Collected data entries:
▼
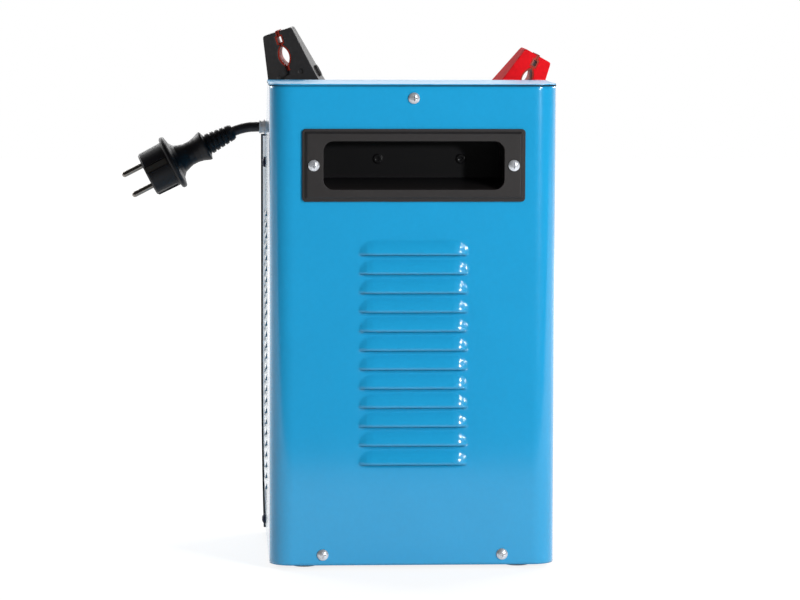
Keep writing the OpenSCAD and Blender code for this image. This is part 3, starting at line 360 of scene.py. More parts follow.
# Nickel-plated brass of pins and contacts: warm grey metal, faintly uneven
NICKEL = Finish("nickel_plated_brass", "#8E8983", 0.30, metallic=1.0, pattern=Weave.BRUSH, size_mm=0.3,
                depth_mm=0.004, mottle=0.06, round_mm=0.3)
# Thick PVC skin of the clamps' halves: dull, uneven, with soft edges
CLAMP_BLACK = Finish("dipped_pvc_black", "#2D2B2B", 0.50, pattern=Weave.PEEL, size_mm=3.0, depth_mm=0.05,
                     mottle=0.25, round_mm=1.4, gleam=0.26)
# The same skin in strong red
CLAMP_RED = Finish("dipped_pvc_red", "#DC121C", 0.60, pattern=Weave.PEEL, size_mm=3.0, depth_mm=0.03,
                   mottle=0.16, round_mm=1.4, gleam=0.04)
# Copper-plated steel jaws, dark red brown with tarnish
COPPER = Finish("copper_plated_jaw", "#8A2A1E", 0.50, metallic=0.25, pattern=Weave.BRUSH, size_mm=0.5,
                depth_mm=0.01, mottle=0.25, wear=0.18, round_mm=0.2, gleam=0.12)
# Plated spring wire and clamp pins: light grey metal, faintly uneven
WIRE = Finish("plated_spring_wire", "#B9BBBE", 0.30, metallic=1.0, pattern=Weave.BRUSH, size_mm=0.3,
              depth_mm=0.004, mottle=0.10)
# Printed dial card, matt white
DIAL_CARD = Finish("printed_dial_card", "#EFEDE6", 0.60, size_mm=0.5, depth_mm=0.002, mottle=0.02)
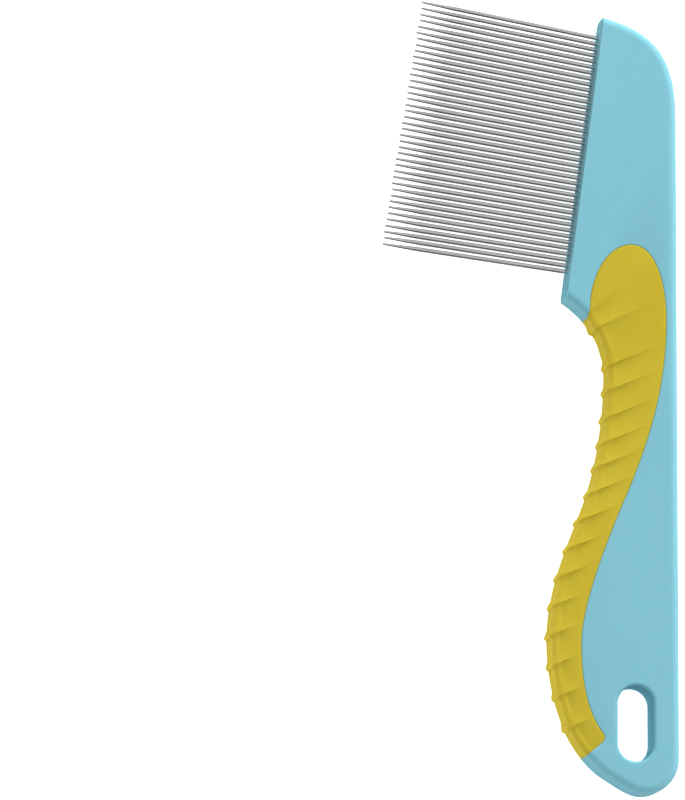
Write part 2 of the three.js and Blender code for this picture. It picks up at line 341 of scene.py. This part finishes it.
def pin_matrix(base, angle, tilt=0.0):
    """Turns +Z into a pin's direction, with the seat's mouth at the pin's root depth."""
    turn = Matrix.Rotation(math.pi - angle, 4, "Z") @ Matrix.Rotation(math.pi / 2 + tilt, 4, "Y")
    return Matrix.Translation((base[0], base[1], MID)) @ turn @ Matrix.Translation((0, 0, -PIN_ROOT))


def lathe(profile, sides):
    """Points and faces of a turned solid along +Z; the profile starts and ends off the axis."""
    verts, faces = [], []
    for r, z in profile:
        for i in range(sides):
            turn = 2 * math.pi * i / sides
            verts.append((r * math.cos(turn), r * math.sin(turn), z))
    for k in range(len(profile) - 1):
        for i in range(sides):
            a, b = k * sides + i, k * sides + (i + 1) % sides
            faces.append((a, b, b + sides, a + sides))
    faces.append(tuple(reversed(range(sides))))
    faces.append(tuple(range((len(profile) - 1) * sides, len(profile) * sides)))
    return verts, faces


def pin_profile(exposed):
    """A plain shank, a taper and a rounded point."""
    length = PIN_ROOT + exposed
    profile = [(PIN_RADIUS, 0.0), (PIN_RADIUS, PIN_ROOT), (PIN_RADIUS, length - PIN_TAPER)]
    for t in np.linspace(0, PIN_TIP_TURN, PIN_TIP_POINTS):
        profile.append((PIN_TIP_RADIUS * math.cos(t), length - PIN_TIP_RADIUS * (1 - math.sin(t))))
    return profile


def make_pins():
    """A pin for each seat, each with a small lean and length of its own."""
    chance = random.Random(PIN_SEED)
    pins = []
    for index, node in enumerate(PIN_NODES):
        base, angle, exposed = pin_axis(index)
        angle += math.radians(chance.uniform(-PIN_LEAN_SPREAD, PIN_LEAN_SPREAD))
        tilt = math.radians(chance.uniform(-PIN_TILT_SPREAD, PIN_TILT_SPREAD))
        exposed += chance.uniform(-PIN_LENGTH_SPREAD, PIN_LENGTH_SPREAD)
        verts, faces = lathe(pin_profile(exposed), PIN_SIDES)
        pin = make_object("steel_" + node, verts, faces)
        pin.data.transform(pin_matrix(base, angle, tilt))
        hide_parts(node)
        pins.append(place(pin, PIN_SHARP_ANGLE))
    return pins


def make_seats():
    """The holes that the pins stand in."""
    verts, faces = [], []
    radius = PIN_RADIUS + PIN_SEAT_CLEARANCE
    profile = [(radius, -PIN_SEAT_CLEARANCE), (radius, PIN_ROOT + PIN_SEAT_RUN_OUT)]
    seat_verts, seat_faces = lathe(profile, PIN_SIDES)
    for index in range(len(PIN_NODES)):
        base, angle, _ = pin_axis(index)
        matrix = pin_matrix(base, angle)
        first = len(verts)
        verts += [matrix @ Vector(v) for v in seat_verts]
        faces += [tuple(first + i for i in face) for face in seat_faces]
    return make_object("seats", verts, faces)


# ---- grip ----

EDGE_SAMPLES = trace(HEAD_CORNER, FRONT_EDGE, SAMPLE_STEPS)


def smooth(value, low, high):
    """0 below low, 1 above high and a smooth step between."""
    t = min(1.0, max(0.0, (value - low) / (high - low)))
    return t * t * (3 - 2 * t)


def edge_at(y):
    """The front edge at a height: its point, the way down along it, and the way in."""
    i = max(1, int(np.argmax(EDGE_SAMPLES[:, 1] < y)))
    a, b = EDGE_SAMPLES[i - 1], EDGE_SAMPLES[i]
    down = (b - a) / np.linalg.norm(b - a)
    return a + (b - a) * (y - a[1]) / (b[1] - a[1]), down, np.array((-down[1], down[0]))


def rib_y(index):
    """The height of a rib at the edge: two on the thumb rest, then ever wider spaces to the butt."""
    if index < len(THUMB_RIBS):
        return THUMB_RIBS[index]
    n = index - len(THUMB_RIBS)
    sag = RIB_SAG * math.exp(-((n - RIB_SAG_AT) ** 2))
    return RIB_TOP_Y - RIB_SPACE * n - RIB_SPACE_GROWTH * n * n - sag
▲
» **GIVEN INSTRUCTION**:
Check each line above for the word "scene" and copy the ones that have it.

» **RESULT OF THIS TASK**:
Keep writing the OpenSCAD and Blender code for this image. This is part 3, starting at line 360 of scene.py. More parts follow.
Write part 2 of the three.js and Blender code for this picture. It picks up at line 341 of scene.py. This part finishes it.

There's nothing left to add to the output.